In one of the most riveting sequences of the book, Yeong-hye reaches this state of true existence with the help of her brother-in-law. After In-hye mentions as an aside that Yeong-hye still retains a Mongolian mark, a pale blue dot on her bottom that usually fades after childhood, In-hye’s husband steadily becomes obsessed with seeing it. He devises an elaborate video art project, wherein he paints flowers across Yeong-hye’s naked body and records her in various poses, eventually going so far as to have sex with her on camera. Though obviously erotic in nature, the painted flowers simultaneously free Yeong-hye from any eroticism at all. In-hye’s husband considers her with wonder: “It was a body from which all superfluity had gradually been whittled away. Never before had he set eyes on such a body, a body that said so much and yet as no more than itself.” Reading this line, I remember feeling an intense pang of envy. Stripped of its societal confines, returned to its neutral state of nature, Yeong-hye’s body becomes pure flesh and heart.

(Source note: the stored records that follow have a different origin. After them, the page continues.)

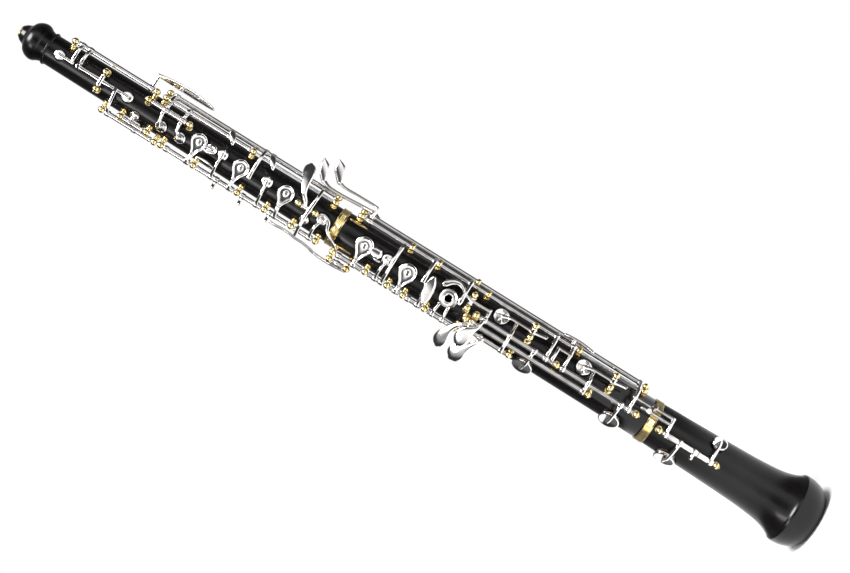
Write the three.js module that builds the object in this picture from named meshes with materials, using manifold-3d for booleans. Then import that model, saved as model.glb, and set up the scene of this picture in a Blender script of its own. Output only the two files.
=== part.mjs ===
// Oboe, conservatoire system, as an assembly of wood joints, posts and sprung keys.
// Millimetres. +Z runs up the bore from the bell's rim (z 0) to the reed well, and -Y faces the tone holes.
// Places round the body are given as (turn, out, up): degrees from the front towards +X,
// distance from the bore's axis, and height.
// Open-standing keys are drawn closed on their tone holes and then turned open about their hinge.
import * as THREE from 'three';
import { mergeVertices } from 'three/addons/utils/BufferGeometryUtils.js';
import Module from 'manifold-3d';

const wasm = await Module();
wasm.setup();

// driving dimensions
const totalHeight = 596;
const jointLine = 360; // where the upper joint meets the lower joint
const bellLine = 125.4; // where the lower joint meets the bell
const bellShoulder = 119.6; // foot of the bell's socket ring
const tenonLength = 18;
const fitGap = 0.3; // clearance kept between touching pieces
const tubeRadius = 1.7; // hinge tube of a key
const tubeBore = 1.15;
const rodRadius = 0.75; // steel screw rod inside the hinge tube
const ballRadius = 2.2; // head of a post
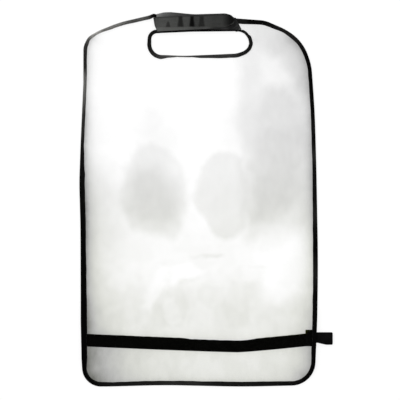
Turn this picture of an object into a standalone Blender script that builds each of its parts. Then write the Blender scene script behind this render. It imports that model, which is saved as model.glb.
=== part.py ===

Sometime after reading The Vegetarian last autumn, I started HRT, in a primal attempt to reconnect with my flesh. The needle I use for testosterone injections is sharp and pricks my epidermis without compunction; it is a substitute for my teeth. I dream of blood, meat on the cutting room floor. Unlike Yeong-hye, I do not keep it to myself.
In the lamplight, I self-cannibalize.
I taste good
be eating well.
And now the excised paragraph (you’ll see why it was largely irrelevant, and simply a matter of me marveling at languages):
I have a special relationship with human meat / I am fluent in no language but my own. I know that the word for “meat” in Korean is 고기 and I wonder if the same word is applicable for human flesh, much like the Mandarin 肉. I recall the Japanese word for “thing” is もの, and I jokingly refer to myself as such, as if becoming an object is an easier existence than human — as if, contra Sartre, objects did not also have feelings. 食べもの, food. Or, literally, “eaten thing.” A piece to be taken into the mouth, consumed, and digested. Indistinguishable from language.